## PROVIDED MATERIAL
|---|
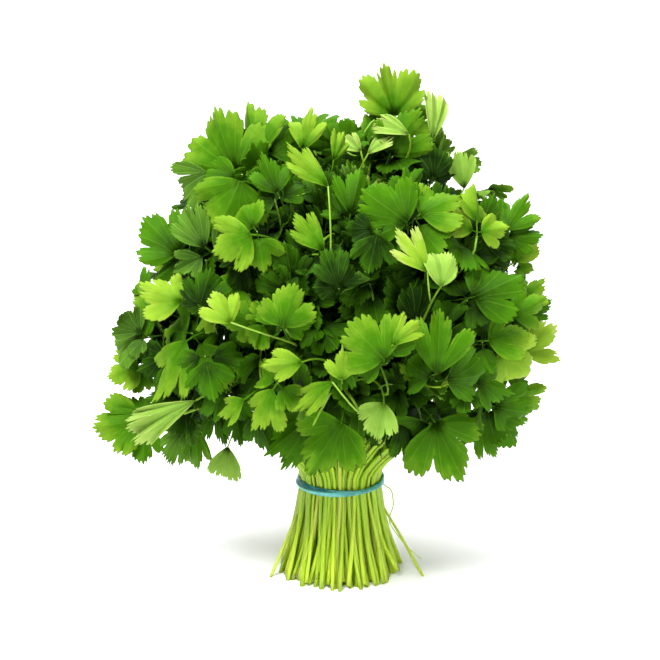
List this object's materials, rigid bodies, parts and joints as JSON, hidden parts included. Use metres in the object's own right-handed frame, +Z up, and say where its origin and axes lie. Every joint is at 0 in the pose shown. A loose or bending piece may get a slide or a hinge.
|---|
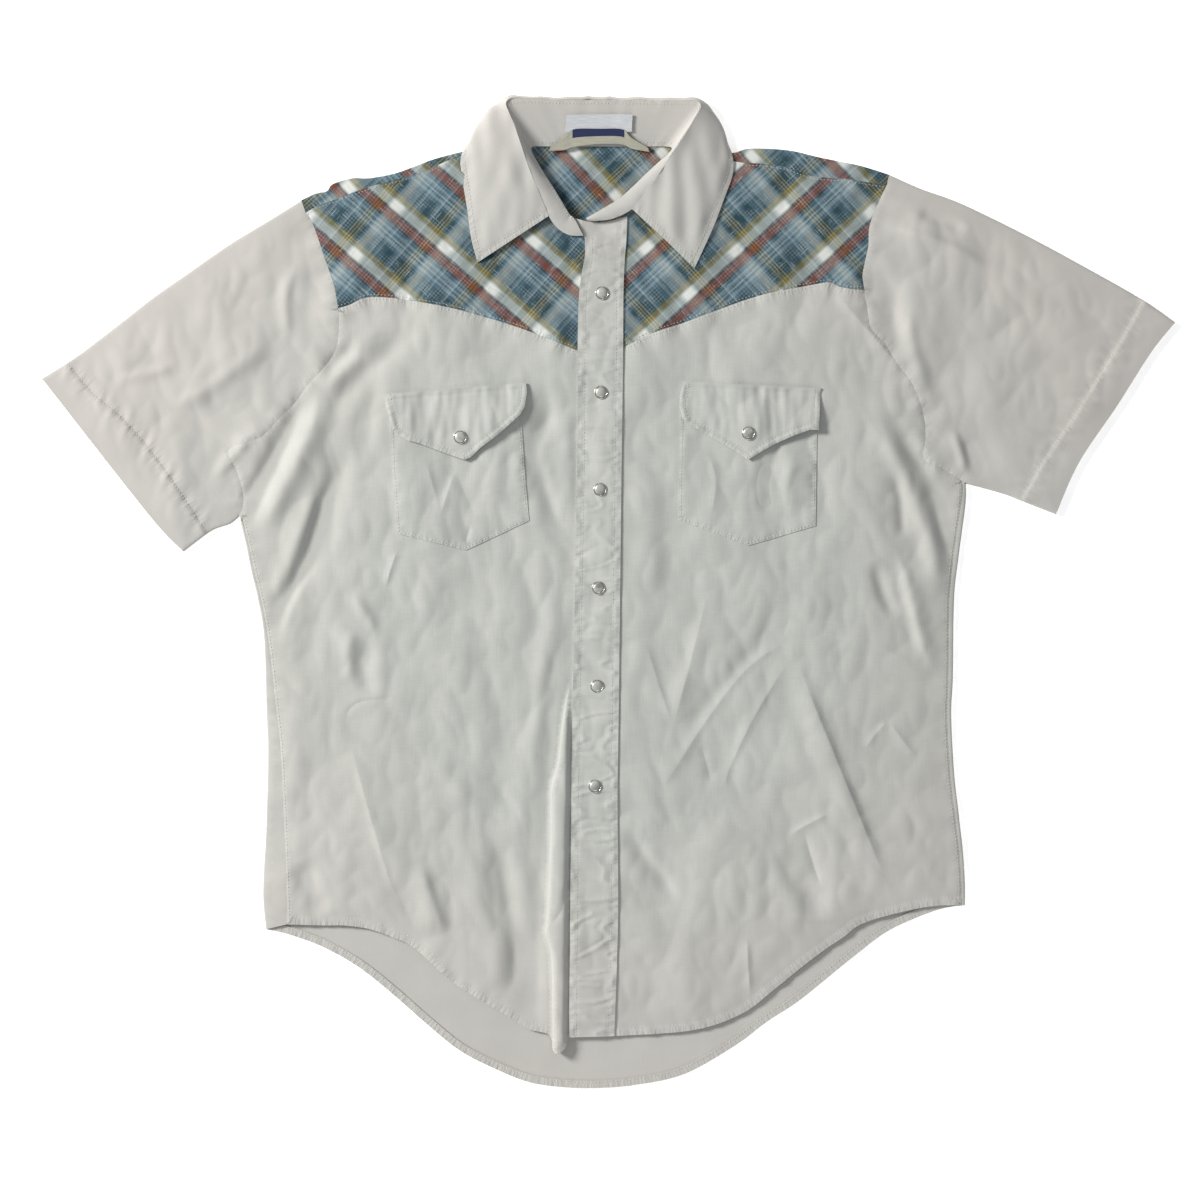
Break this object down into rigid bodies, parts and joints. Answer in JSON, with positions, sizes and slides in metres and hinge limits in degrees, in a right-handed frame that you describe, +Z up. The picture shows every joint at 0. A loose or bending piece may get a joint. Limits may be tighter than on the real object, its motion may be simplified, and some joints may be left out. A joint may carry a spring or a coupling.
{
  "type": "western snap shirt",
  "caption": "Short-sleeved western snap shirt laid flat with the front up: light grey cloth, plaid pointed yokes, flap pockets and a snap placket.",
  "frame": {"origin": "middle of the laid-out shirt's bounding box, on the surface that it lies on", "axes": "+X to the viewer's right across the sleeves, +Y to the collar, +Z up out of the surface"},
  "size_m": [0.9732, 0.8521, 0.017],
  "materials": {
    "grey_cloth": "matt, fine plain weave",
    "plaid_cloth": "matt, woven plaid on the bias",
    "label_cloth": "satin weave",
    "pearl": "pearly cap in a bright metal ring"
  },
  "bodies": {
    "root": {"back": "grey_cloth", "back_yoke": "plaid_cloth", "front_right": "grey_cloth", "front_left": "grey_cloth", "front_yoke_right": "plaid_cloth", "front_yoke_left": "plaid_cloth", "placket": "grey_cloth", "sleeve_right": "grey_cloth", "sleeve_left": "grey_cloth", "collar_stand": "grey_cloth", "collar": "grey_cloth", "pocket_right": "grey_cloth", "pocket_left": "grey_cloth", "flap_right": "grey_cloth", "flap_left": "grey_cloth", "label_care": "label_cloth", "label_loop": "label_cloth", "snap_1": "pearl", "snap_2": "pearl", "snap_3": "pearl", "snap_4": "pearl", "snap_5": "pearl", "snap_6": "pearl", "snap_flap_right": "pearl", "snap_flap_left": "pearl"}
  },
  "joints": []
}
|---|
Return every line above in which the string "object" occurs.

List this object's materials, rigid bodies, parts and joints as JSON, hidden parts included. Use metres in the object's own right-handed frame, +Z up, and say where its origin and axes lie. Every joint is at 0 in the pose shown. A loose or bending piece may get a slide or a hinge.
Break this object down into rigid bodies, parts and joints. Answer in JSON, with positions, sizes and slides in metres and hinge limits in degrees, in a right-handed frame that you describe, +Z up. The picture shows every joint at 0. A loose or bending piece may get a joint. Limits may be tighter than on the real object, its motion may be simplified, and some joints may be left out. A joint may carry a spring or a coupling.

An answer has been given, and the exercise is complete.